25-year old Harold Boettcher, then working as a mechanic in the town of Solomon, wanted to move his family somewhere with more opportunities. At the urging of local newspaper owner C.W. Hamilton, Harold decided to check out the City of Beloit. Since it was in season, he filled his car with cantaloupe and traveled to Beloit, selling the cantaloupe to finance the trip. Liking what he saw, Harold returned to Solomon, packed up his family and all their belongings and moved to Beloit.
Harold purchased a small shop and on November 1, 1937 opened Beloit Battery and Electric, a repair shop focusing on the repair and maintenance of electrical equipment for local farmers. With his knack for fixing just about anything, Harold quickly became a valued asset to the community. In fact, when he received his draft notice during World War II, the local farmers banded together and successfully petitioned the Draft Board to keep Harold in Beloit because they relied on him to keep their equipment, and therefore their livelihood, running strong. Shortly after the end of World War II, The Rural Electric Administration (REA) came to Beloit with the intent of outfitting local farms with electricity. Sensing a great opportunity for both his business and the City of Beloit, Harold worked tirelessly to assist the REA with this mission and his efforts were instrumental to its success. Building on the foundations of his success assisting the REA, Boettcher gradually began to expand his business into other areas, these new ventures further bolstered by his budding reputation in the community.
Harold's son, Jerry, graduated from Kansas State University in 1963 with a B.S. in Nuclear Engineering and the Massachusetts Institute of Technology in 1966 with an M.S. in Industrial Management, and worked in finance until joining the family business in 1979. During his tenure with Boettcher Supply, the company faced new challenges as the traditional supplier market began to change.

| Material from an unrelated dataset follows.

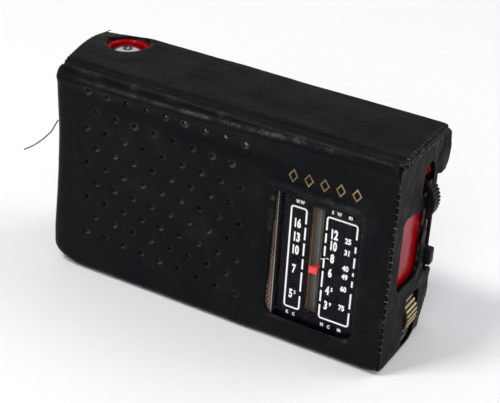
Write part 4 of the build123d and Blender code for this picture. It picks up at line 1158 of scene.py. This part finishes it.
def make_grille(metal, edge):
    """Perforated speaker sheet: staggered small holes in dark metal, with a beaded cut edge at the right."""
    low, high = box_mm("speaker_grille")
    shape = Shape()
    y0, y1 = low[1], low[1] + 0.16
    for left, right, across, along, radius in GRILLE_CELLS:
        x0, x1 = left or low[0], right or GRILLE_EDGE
        columns = int((x1 - x0) / across)
        rows = int((high[2] - low[2]) / along)
        size_x, size_z = (x1 - x0) / columns, (high[2] - low[2]) / rows
        for i in range(columns):
            for j in range(rows):
                shift = 0.2 if j % 2 else -0.2
                cx, cz = x0 + size_x * (i + 0.5), low[2] + size_z * (j + 0.5)
                cell = [(cx + size_x / 2 * u, cz + size_z / 2 * v) for u, v in CELL_CORNERS]
                hole = oval(cx + shift, cz, radius, steps=8)
                levels = ((cell, y0), (hole, y0), (hole, y1))
                shape.loft([[(x, y, z) for x, z in outline] for outline, y in levels], capped=False)
    step = (high[2] - low[2]) / GRILLE_BEADS
    for k in range(GRILLE_BEADS):
        z = low[2] + step * (k + 0.5)
        shape.box((GRILLE_EDGE - 0.34, y0 - 0.05, z - 0.33 * step), (GRILLE_EDGE, y1, z + 0.33 * step), 1)
    ob = shape.build("grille_sheet", [metal, edge], smooth=False)
    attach(ob, CASE)
    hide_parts("speaker_grille")


def make_grille_shade(painted_shade):
    """Black sheet behind the perforations, painted shade that keeps the holes dark."""
    low, high = box_mm("speaker_grille")
    shape = Shape()
    shape.box((low[0] + 0.2, low[1] + 0.2, low[2] + 0.2), (high[0] - 0.2, high[1] - 0.02, high[2] - 0.2))
    ob = shape.build("grille_shade_sheet", [painted_shade], smooth=False)
    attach(ob, CASE)


# ---- main
LOOKS = make_materials()


def dress_cad_nodes():
    """Every CAD node gets its slot's material, and the wheel's rim its own."""
    for part in frame["record"]["subparts"]:
        materials = NODES[part["node"]].data.materials
        materials.clear()
        materials.append(LOOKS[part["material_slot"]])
    NODES["tuning_wheel_rim"].data.materials[0] = LOOKS["wheel_brass"]


dress_cad_nodes()
set_stage()
set_camera()
PIECES = (
    (make_front, "black_leather"), (make_top, "top_leather"), (make_right_end, "end_leather"),
    (make_left_end, "black_leather"), (make_bottom, "black_leather"), (make_hem, "black_leather"),
    (make_flap, "black_leather"), (make_tabs, "black_leather"), (make_liner, "black_leather"),
    (make_stitches, "seam_thread", "pale_thread"), (make_ornament, "gold_foil"), (make_thread, "seam_thread"),
    (make_dial_print, "scale_white"), (make_slot_edge, "bronze_edge"), (make_window_border, "dial_black"),
    (make_cup_collar, "red_plastic"), (make_tip_marks, "black_plastic", "steel"),
    (make_grille, "grille_metal", "grille_bead"), (make_grille_shade, "grille_shadow"),
)
for make, *looks in PIECES:
    make(*(LOOKS[name] for name in looks))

By the early 90's, the traditional supplier market began to disappear as local hardware store owners, plumbers, farmers and electricians - Boettcher's historical client base - began to retire or were run out of business by larger corporations. Rather than lament this shift, Boettcher Supply reinvented itself to compensate for the decline of their traditional markets, expanding into telecommunications systems.
Today, they specialize in providing telephone systems for hospitals, cities, county-level organizations, schools and large institutions of all kind in addition to their traditional offerings.
Boettcher Supply prospers today because the Beloit community afforded a hard working young stranger an opportunity. The small business began by Harold Boettcher in 1937 still thrives (going on 80 years) because it is committed to its community, its employees and the belief that any situation is an opportunity if you allow it. The Boettcher name has become synonymous with quality and the company continues to focus on the future, always looking to expand into new avenues to better serve their valued customers.
At the 50th anniversary celebration of the founding of Boettcher businesses in November of 1987, Zelma and Harold Boettcher (front) are pictured with long-time employees, Deanna Meier, son Jerry Boettcher, and Larry Golladay. Meier and Golladay had worked for Boettcher Supply since 1959.
Jerry Boettcher 60th anniversary photo.